4. Should non-PG&E utility investors be concerned about this bankruptcy? Yes.
As noted above, the specifics of responsibility assignment for wildfire costs is unique to PG&E’s context. But many utilities face similar future unpredictability in costs, revenues and policy risks. The costs of extreme weather events – hurricanes, flooding, and wildfires – are more often beyond the scope which insurance will cover. Few or no utilities will go through an identical bankruptcy to PG&E’s, but many will face large-magnitude uncertainties completely different than their historical risk profiles. New climate related risks should concern all utility investors.
As a Bloomberg headline framed it, “PG&E shows utility stocks aren’t boring anymore”.
5. Should wind and solar companies be concerned by the PG&E situation? Yes.

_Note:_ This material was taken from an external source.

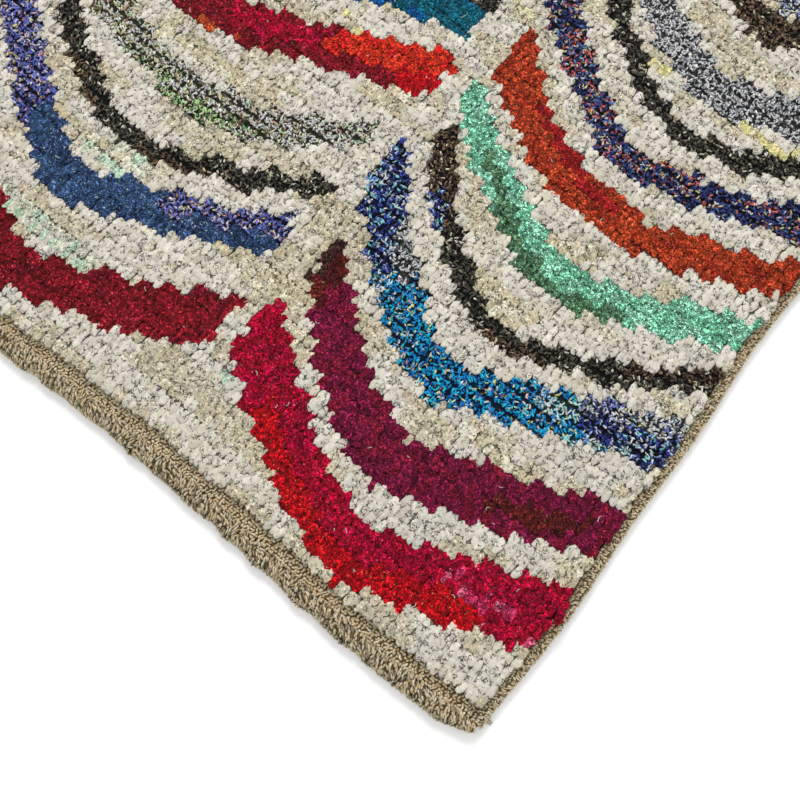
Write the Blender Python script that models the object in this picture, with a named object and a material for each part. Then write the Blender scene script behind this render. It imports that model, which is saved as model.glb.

Like investors, wind and solar companies also have a big stake in the stability of utilities, in this case as their source of revenue. PG&E has already asked the bankruptcy court to reject a ruling by regulators that would force them to keep honoring renewable energy supply contracts. Whether the court sides with PG&E or not, wind and solar providers are facing a reality that their main buyers are themselves increasingly unstable, and so that their own revenue streams are at greater risk. This risk could be existential – in hopefully rare cases – but at a minimum is likely to make it yet more difficult for YieldCos and similar financing structures used by renewable companies.
The climate change pain of utilities will be shared. PG&E’s bankruptcy is a first act. There will be more. But Bloomberg has it right: at least the electricity business can no longer be called boring.